Western Australia’s corrections officers have been publicly recognised for the first time, for their hard work, skill, dedication and contributions in helping keep our communities safe, with an inaugural National Corrections Day.
Corrections officers and department staff are also being recognised for their significant role in managing serious offenders in very challenging environments, keeping our prisons safe and secure, rehabilitating prisoners and helping young people return to the right path.
Vocational support officers, who help prisoners learn real-work qualifications that can assist them in finding employment on their release, are also among the corrections staff being recognised.

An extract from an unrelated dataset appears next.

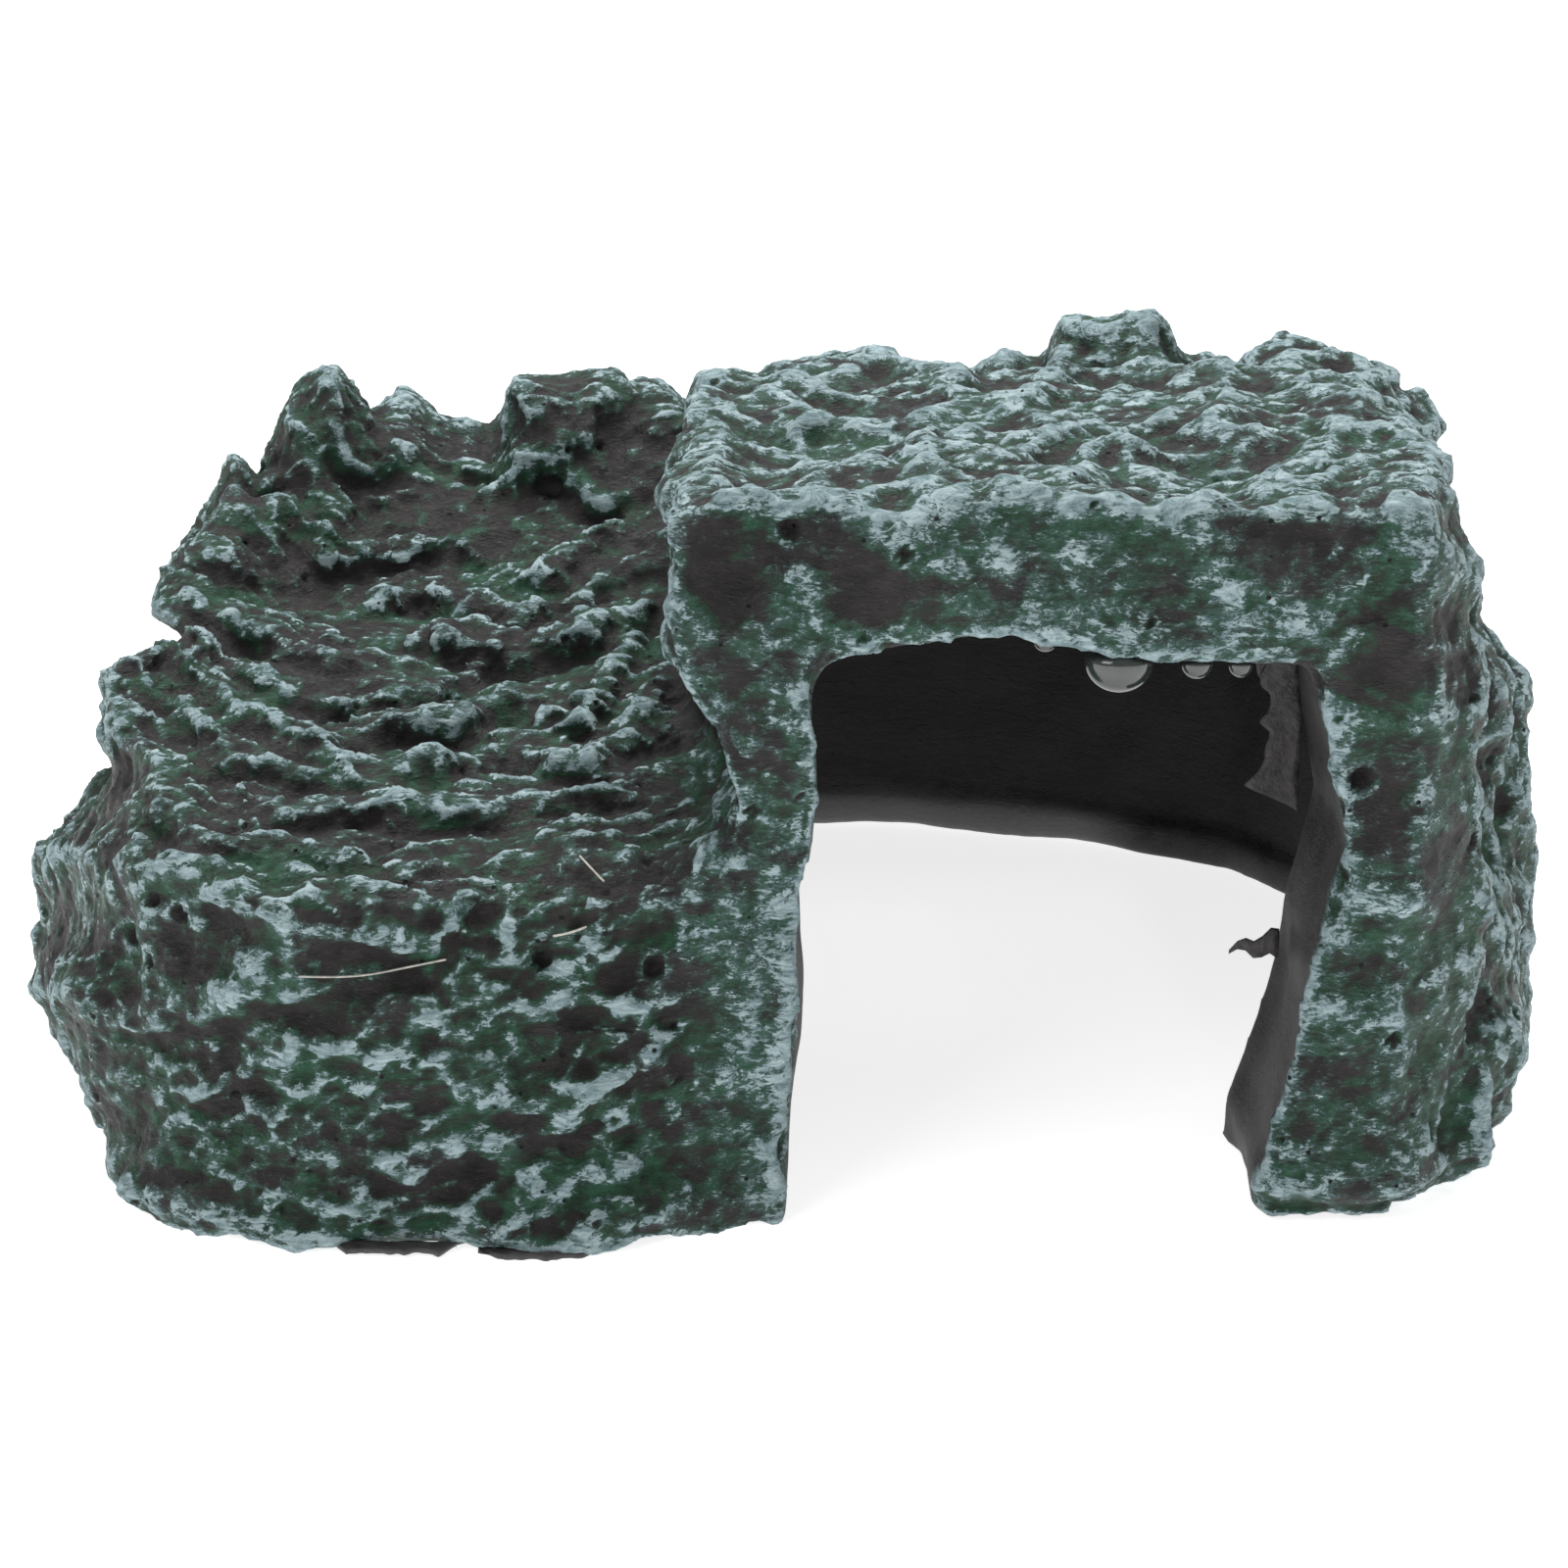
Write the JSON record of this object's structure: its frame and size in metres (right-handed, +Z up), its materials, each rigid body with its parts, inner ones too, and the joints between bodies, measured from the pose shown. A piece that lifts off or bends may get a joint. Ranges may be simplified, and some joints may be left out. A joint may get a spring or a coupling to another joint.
{
  "type": "resin cave ornament",
  "caption": "Hollow rock hide for a tank: squared entrance under a flat basking roof, with a scalloped climbing ramp beside it.",
  "frame": {"origin": "on the ground at the middle of the outline, rim at Z = 0", "axes": "+X to the right as seen from the entrance, -Y out of the entrance (front), +Z up"},
  "size_m": [0.168, 0.136, 0.079],
  "materials": {
    "painted_cast_resin": "grey stone-filled resin with a dark green wash and pale blue-grey dry brushing",
    "raw_resin_flash": "unpainted filled resin, torn edge",
    "cured_resin_bead": "cured smooth and shiny",
    "brush_bristle": "pale synthetic bristle"
  },
  "bodies": {
    "root": {"climbing_ramp": "painted_cast_resin", "front_bluff": "painted_cast_resin", "left_flank": "painted_cast_resin", "basking_roof": "painted_cast_resin", "lintel": "painted_cast_resin", "left_jamb": "painted_cast_resin", "right_jamb": "painted_cast_resin", "right_flank": "painted_cast_resin", "ramp_cliff": "painted_cast_resin", "back_wall": "painted_cast_resin", "lintel_drips": "cured_resin_bead", "jamb_flash": "raw_resin_flash", "foot_flash": "raw_resin_flash", "paint_bristles": "brush_bristle"}
  },
  "joints": []
}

“Our adult community corrections teams and juvenile justice teams are the ones who work daily with extremely complex and challenging individuals on community-based orders or on strict parole conditions,”
Corrective Services Minister, Fran Logan, said upon visiting every prison in Western Australia he met some extraordinary people who work in circumstances that many would find extremely challenging.
“Whether it’s keeping some of the State’s worst offenders secure, or helping prisoners get back on the straight and narrow by teaching them trade qualifications, their passion for the job is evident,” he said.
The National Corrections Day celebrates the work and efforts of all staff, and will be all awarded a medal on January 26th.
Mr Logan thanks the staff for their services and contributions.
“There is also the work outside our jails and juvenile detention centre that often goes unsung,”
“We would be lost without them all,” he said.